Claudet learned the art of photography from Louis Daguerre, the inventor of one of the earliest photographic processes. He established his first Daguerreotype studio in London, in the Strand, in 1841, then moved to Regent’s Park and finally Regent’s Street. His output was phenomenal – over 1800 portraits a year – and his customers included many well known figures in fashionable, literary and scientific circles, among them Michael Faraday, Charles Babbage and Ada Lovelace.

He would often take several pictures of his subjects at the same sitting, using elaborate painted backdrops, which recur in several of his images. These allow us to date these pictures of Lovelace to around 1843, at the time when she was writing her famous paper on Babbage’s Analytical Engine.

As well as being customers of the new photographers, Ada Lovelace and her circle were intrigued by the science of photography and the contribution photographic processes might make to science. Apart from her famous paper on Babbage’s Analytical Engine, her only other known publication is in the form of long footnotes to an article by her husband, William Earl of Lovelace, in the Royal Agricultural Society journal.
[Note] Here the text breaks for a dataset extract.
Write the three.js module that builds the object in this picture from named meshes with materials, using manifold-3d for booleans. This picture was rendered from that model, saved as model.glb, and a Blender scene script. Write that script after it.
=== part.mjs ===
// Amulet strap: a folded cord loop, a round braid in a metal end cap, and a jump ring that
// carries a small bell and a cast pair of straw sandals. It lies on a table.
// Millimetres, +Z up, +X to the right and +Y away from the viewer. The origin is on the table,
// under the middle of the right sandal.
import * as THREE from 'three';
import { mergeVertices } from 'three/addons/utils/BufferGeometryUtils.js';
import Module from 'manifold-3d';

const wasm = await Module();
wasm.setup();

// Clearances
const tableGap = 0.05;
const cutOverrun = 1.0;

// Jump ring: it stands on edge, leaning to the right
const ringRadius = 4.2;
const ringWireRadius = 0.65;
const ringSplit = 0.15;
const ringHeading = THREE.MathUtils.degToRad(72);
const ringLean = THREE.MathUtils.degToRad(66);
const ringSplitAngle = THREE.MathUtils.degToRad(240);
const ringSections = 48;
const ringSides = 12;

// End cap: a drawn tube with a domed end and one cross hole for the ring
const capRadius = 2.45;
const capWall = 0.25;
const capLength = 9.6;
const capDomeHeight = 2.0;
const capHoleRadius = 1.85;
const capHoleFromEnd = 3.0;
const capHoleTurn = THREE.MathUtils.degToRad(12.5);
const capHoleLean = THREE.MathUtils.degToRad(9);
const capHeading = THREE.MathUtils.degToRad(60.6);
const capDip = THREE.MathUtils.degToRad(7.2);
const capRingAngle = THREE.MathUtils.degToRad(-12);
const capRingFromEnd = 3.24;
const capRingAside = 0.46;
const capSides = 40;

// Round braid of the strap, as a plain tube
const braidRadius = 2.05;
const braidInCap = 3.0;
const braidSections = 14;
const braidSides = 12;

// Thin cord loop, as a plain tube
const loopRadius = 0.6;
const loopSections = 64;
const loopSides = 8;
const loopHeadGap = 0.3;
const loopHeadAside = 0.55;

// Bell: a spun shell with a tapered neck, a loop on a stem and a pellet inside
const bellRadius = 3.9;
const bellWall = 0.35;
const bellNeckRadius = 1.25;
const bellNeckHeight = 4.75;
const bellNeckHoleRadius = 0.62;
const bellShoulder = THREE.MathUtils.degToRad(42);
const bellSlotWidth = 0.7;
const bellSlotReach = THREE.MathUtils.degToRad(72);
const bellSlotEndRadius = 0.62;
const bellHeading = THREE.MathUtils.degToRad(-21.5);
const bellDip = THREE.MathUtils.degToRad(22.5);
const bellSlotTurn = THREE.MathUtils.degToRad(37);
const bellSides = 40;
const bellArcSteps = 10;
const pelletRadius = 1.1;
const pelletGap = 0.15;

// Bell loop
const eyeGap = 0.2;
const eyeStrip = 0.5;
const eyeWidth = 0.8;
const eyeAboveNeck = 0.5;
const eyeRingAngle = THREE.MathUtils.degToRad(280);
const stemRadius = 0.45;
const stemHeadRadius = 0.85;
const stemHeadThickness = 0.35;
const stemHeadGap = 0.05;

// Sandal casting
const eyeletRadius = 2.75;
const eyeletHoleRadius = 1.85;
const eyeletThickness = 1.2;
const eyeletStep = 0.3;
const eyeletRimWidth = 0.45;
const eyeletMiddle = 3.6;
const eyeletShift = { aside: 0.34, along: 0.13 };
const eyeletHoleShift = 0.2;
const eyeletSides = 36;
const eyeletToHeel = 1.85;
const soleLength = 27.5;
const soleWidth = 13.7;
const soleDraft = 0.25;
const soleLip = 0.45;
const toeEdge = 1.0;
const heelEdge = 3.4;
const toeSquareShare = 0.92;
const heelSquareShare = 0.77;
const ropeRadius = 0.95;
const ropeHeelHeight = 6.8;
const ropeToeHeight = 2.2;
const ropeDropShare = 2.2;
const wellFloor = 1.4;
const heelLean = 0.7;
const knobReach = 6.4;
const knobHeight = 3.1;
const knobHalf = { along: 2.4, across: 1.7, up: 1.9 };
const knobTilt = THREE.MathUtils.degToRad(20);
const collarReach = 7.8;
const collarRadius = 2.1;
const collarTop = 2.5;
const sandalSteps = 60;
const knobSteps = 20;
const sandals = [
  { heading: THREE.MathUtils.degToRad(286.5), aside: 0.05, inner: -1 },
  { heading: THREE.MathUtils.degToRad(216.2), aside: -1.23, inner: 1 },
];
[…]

The article, which he describes as being written for the ‘leather-gaiter-and-top-boot-mind’, reviews a paper by the French economist Gasparin, about possible laws linking climate and the yield of crops, referring to a wide variety of observations of weather and plants collected by both professionals and amateurs. Ada Lovelace observes that photographic devices, such as the actinograph designed by her friend John Herschel, allow the construction of ‘meteorological instruments of the utmost delicacy’, and criticises Gasparin ‘who seems to write unaware of the means which photography has offered’.
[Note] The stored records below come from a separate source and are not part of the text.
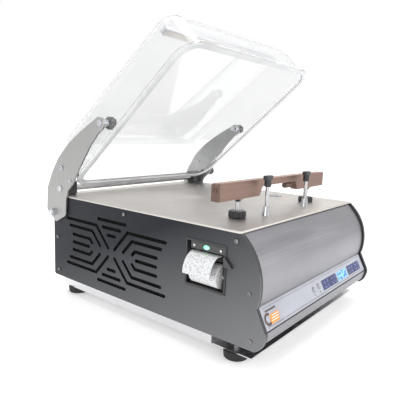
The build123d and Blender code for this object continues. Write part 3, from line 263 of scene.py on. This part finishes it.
MATERIAL = {
    "lacquer_painted_reflection": panel_lacquer_painted_reflection(),
    "front": brushed("front_brushed_steel", (0.23, 0.23, 0.245), (0.32, 0.32, 0.34), "x", 0.36, 700.0,
                     0.06),
    "plate": brushed("plate_brushed_steel", (0.50, 0.47, 0.45), (0.68, 0.65, 0.62), "x", 0.40, 800.0, 0.2),
    "sheet": brushed("sheet_brushed_steel", (0.62, 0.62, 0.63), (0.80, 0.80, 0.81), "x", 0.30, 800.0, 0.2),
    "screw": metal("screw_zinc", (0.20, 0.20, 0.21), (0.32, 0.32, 0.33), 0.36),
    "arm": brushed("arm_brushed_aluminium", (0.34, 0.34, 0.34), (0.45, 0.45, 0.44), "z", 0.42, 600.0, 0.15),
    "bright": metal("polished_steel", (0.38, 0.38, 0.39), (0.52, 0.52, 0.53), 0.16),
    "zinc": metal("zinc_plate", (0.50, 0.51, 0.54), (0.70, 0.71, 0.73), 0.30),
    "bar": brushed("bar_copper_anodised", (0.20, 0.125, 0.10), (0.30, 0.205, 0.175), "x", 0.38, 500.0, 0.2),
    "aluminium": brushed("counter_bar_aluminium", (0.62, 0.62, 0.64), (0.78, 0.78, 0.80), "x", 0.30,
                         500.0, 0.2),
    "rubber": plastic("moulded_rubber", (0.010, 0.010, 0.011), (0.022, 0.022, 0.024), 0.70, 900.0, 0.4),
    "silicone": plastic("silicone_rubber", (0.50, 0.48, 0.44), (0.62, 0.60, 0.56), 0.60, 600.0, 0.2),
    "gasket": plastic("clear_silicone", (0.50, 0.51, 0.52), (0.62, 0.63, 0.64), 0.35, 500.0, 0.1),
    "brown": plastic("brown_phenolic", (0.07, 0.035, 0.022), (0.12, 0.06, 0.04), 0.35, 700.0, 0.2, 0.2),
    "black": plastic("black_moulding", (0.012, 0.012, 0.014), (0.028, 0.028, 0.031), 0.38, 1300.0, 0.3),
    "gloss": plastic("gloss_black_moulding", (0.010, 0.010, 0.012), (0.020, 0.020, 0.022), 0.16, 300.0,
                     0.05, 0.5),
    "film": plastic("printed_film", (0.35, 0.36, 0.41), (0.41, 0.42, 0.47), 0.34, 1500.0, 0.15),
    "key": plastic("key_moulding", (0.010, 0.018, 0.10), (0.018, 0.030, 0.15), 0.32, 1200.0, 0.2, 0.3),
    "white": plastic("white_moulding", (0.74, 0.74, 0.73), (0.82, 0.82, 0.81), 0.40),
    "tape": plastic("release_tape", (0.36, 0.24, 0.20), (0.46, 0.32, 0.27), 0.55, 1700.0, 0.6),
    "coil": metal("winding_copper", (0.42, 0.20, 0.10), (0.58, 0.30, 0.16), 0.35),
    "acrylic": clear_acrylic(),
    "paper": paper_sheet(),
    "display": display_film(),
    "circuit": circuit_board(),
    "casting": casting(),
    "filter": plastic("dust_filter_felt", (0.004, 0.004, 0.005), (0.010, 0.010, 0.011), 0.9, 2200.0, 0.8),
    "print_dark": plastic("printed_dark_ink", (0.05, 0.03, 0.03), (0.09, 0.06, 0.05), 0.40),
    "print_orange": plastic("printed_orange_ink", (0.80, 0.26, 0.04), (0.90, 0.36, 0.07), 0.38),
    "print_grey": plastic("printed_grey_ink", (0.17, 0.17, 0.20), (0.23, 0.23, 0.26), 0.40),
    "print_blue": plastic("printed_blue_ink", (0.22, 0.27, 0.60), (0.30, 0.35, 0.68), 0.40),
    "print_pale": plastic("printed_pale_ink", (0.86, 0.87, 0.92), (0.92, 0.93, 0.97), 0.40),
    "led": glow("green_lamp", (0.10, 1.0, 0.45), 2.6),
}

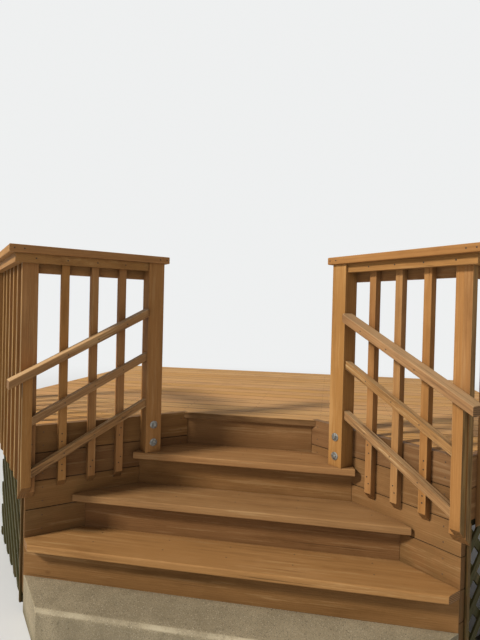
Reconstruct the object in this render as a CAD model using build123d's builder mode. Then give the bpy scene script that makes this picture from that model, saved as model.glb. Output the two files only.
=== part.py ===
"""Wooden deck stairs: three treads over a concrete step, in a splayed recess of a raised deck.

Millimetres, +Z up. The origin lies on the ground, on the centre line, below the face of the
first wooden riser. The stairs climb towards +Y. The left side is modelled and mirrored.
"""
import os
from math import cos, radians, sin, tan

from build123d import *

# Stairs
RISE = 190.0
GOING = 205.0
NOSING = 64.0
TREADS = 3
TREAD_T = 38.0
TREAD_NOSE_R = 7.0
NOSE_TRIM = 29.0
RISER_T = 25.0
HALF_TOP = 375.0
SPLAY = 47.5
SIDE_GAP = 0.5

# Concrete step
STEP_FRONT = 250.0
STEP_BACK = 262.0
STEP_NOSE_R = 28.0

# Stringers
STRINGER_T = 38.0
STRINGER_THROAT = 115.0
INNER_STRINGER_X = 320.0
OUTER_STRINGER_X = 690.0

# Boards and framing
BOARD_W = 140.0
BOARD_T = 38.0
WALL_GAP = 4.0
WALL_BOARDS = 6
RETURN_BOARDS = 2
DECK_GAP = 5.0
DECK_ROWS = 16
DECK_NOSING = 18.0
DECK_T = 38.0
JOIST_H = 184.0
JOIST_T = 38.0
JOIST_BAYS = 4
HEADER_H = 286.0
POST = 89.0
JOINT = 0.5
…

In similar vein, she reflected on the potential of photography in providing objective evidence of psychic phenomena. In an unpublished article she writes, ‘If amateurs, of either sex, would amuse their idle hours with experimenting on this subject, & would keep an accurate journal of their daily observations, we should in a few years have a mass of registered facts to compare with the observation of the Scientific’, concluding that ‘we believe that it is as yet quite unsuspected how important a part photography is to play in the advancement of human knowledge’.

AdaByron-1834-1000x1200

Daguerreotype of an 1852 painting of Ada Lovelace, reproduced by courtesy of G M Bond

A third poignant daguerreotype, by an unknown photographer, is a photograph of a small portrait of Ada Lovelace, frail and thin, painted by Henry Wyndham Phillips in the last months of her life, when she was in great pain from uterine cancer.  Her husband recorded progress on the portrait in his diary – on 2 August ‘she managed to remain long enough when he came for him to make some progress’, on 3 August that he was ‘getting on with the portrait’, and on 13 August that though ‘the suffering was so great that she could scarce avoid crying out’, yet ‘she sat at the piano some little time so that the artist could portray her hands’. The Bodleian archives contain a note written in her last days, in which she leaves ‘a daguerreotype from Philips’s portrait of me’ to her mother’s friend, Miss Montgomery.